Notes on Contributors

Kevin Cooley is a PhD Candidate in the English Department at the University of Florida, where he works with animation, visual culture, and queer media. He is managing editor of ImageTexT: Interdisciplinary Comics Studies, guest editor for Synoptique‘s special issue “Animating LGBTQ+ Representations,” and the 2020 recipient of the Lucy Shelton Caswell Award from the Billy Ireland Cartoon Library at Ohio State University. His work has appeared in Modernism/modernity, Animation, Horror Studies, and elsewhere.

Walter Johnston teaches in English and Comparative Literature at Williams College. His recent publications include “Land and See: the Theatricality of the Political in Schmitt and Melville,” in Handsomely Done: Aesthetics, Politics, and Media after Melville (Northwestern UP, 2019), and “Critique of Populist Reason,” Diacritics Vol. 45, No. 3, 2017. He is completing a monograph entitled Political Romanticism Now: the Power of Judgment in Times of Dissent, which traces the anarchic horizontalism, open-endedness, and ephemerality of contemporary protest culture back to the tradition of “political romanticism.”

Nathaniel Likert is a PhD candidate in English at Cornell University, specializing in early modern literature, the history of science, and the philosophy of mind. His essay on Margaret Cavendish is forthcoming in ELH.

Margherita Long teaches Japanese literature and environmental humanities in the Department of East Asian Studies at UC Irvine. Her first book was a study of Tanizaki Jun’ichiro (1886-1965) called This Perversion Called Love: Reading Tanizaki, Feminist Theory and Freud (Stanford 2009). Her current project is a study of literature, activist narratives, and documentary cinema, Care, Affect, Crackup: Literature and Activism after Fukushima. The book discusses novelists Kimura Yūsuke, Kobayashi Erika, Ōe Kenzaburō, Tsushima Yūko, Yū Miri and Kawakami Hiromi, activists Mutō Ruiko, Sasaki Keiko and Sato Sachiko, and filmmakers Kamanaka Hitomi, Doi Toshikuni and Iwasaki Masanori.

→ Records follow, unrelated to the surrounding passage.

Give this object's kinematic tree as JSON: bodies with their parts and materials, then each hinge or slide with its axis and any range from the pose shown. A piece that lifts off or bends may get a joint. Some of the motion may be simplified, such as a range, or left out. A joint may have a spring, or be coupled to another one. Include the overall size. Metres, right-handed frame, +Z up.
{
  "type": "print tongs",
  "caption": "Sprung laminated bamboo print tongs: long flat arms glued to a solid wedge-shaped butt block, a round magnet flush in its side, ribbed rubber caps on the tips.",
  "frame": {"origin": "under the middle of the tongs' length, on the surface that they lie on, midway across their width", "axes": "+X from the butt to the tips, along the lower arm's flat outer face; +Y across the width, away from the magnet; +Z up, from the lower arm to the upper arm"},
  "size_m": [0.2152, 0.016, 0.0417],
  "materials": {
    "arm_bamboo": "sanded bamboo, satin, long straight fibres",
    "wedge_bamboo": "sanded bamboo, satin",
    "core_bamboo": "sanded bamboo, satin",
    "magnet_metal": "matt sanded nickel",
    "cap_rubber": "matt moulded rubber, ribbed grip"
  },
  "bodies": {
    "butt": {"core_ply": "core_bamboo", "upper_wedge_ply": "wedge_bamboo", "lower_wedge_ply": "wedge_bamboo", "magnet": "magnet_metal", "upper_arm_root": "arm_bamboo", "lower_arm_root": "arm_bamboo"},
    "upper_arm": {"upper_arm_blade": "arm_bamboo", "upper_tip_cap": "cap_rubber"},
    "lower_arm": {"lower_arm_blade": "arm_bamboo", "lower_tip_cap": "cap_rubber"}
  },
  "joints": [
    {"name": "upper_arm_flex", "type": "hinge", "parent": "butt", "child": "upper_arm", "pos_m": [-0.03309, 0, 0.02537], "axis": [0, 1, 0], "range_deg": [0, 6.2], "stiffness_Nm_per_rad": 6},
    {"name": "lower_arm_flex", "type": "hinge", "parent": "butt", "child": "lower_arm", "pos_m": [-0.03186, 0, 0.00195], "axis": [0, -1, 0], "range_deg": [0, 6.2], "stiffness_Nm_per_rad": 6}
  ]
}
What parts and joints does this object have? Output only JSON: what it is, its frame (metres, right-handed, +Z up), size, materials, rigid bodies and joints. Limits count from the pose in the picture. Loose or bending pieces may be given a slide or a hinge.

Chris Malcolm received his Ph.D. in Comparative Literature from UC Irvine in 2017. He is Assistant Professor of Environmental Humanities and Coordinator of the Minor in Sustainable Ecosystems: Art & Design at Maine College of Art. His book project, Ecological Concessions: Environmental Damage and the Management of Harm, focuses critically on moments when environmental discourse seems preoccupied with conceding, admitting, confessing, and apologizing for its involvement in causing harm.

Joanne Randa Nucho, an anthropologist and filmmaker, is the author of Everyday Sectarianism in Urban Lebanon: Infrastructures, Public Services, and Power (Princeton University Press 2016) and Assistant Professor of Anthropology at Pomona College. Her films have been screened in various venues, including the London International Documentary Film Festival.

Mark Steven is the author of Red Modernism (Johns Hopkins) and Splatter Capital (Repeater). He teaches literature at the University of Exeter.